The excavation took place on the northwestern slope of Mar Ya‘aqub, the hill on which the village nucleus grew up, c. 70 m from the hilltop, after a trench dug in the course of development work revealed rock-hewn cavities that had previously been damaged by modern quarrying —a bell-shaped pit, a rectangular cavity and the remains of a cave. Pottery sherds from the Late Bronze Age, Iron Age, and the Roman, Byzantine, Early Islamic and Ottoman periods were retrieved on the surface and in the disturbed soil. A single excavation square opened three meters east of the trench, revealed four building phases (4–1; Figs. 2, 3) including construction remains and soil accumulations.
 
Phase 4. A crushed chalk living surface lay above a natural soil layer that had accumulated on the uneven bedrock, levelling it out. An accumulation layer (L20) on the surface (Fig. 2: Section 1–1) yielded a few animal bones and Late Bronze Age pottery sherds (not drawn).
 
Phase 3. The foundation trench (L23) of a large wall (W11) cut the crushed chalk living surface. The foundations of W11 were built of alternating fieldstones and ashlars, without mortar, interspersed with small stone wedges. Three mudbricks found in a collapsed heap next to and east of the wall foundations indicate that a mudbrick wall apparently overlay the stone foundations (Fig. 4). A living surface made of a well-compacted crushed chalk layer (L15) overlay soil layer L20 (Fig. 2: Section 1–1), probably abutted the western face of W11. A thin ash layer (thickness c. 0.2 m) accumulated on the living surface, probably also abutting W11. In the northern part of the square, a silo, lined with fieldstones (L25), was built into the occupation level and was contemporaneous with it.
 
Phase 2. The Phase 3 ash layer was overlain by a thin floor layer of crushed chalk mixed with ash (L13), which was cut by a robber trench of W11. Two small hearths were set on Floor 13, and a depression that was dug into the floor, contained jar sherds.
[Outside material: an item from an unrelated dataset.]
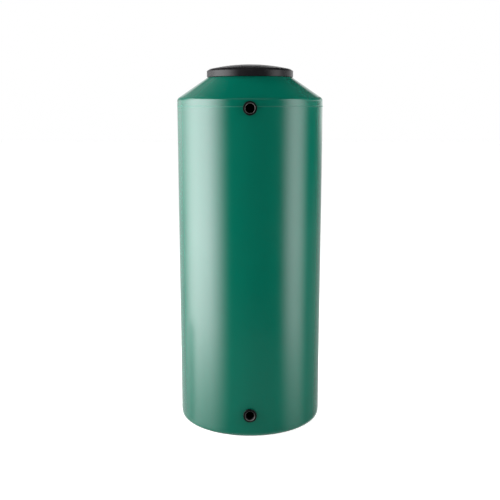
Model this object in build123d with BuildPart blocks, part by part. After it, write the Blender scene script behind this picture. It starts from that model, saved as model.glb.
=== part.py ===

Sherds dating from the Late Bronze or Early Iron Age were found in the accumulation layer overlying Floor 13 (not drawn).
 
Phase 1. In the final phase, an accumulation layer of soil and small stones overlay the earlier remains. The sherds in these layers dated from the Late Bronze Age to the Ottoman period (not drawn).
 
The finds in the small excavation support the existence of a settlement at Yafi‘a in the Late Bronze Age and the beginning of the Iron Age. The carefully built foundations of Wall 11, attest to a high standard of construction. The consecutive floors associated with the wall, apparently disrupted by burnt levels, may reflect continuity of settlement, rather than the abandonment of the site within this period.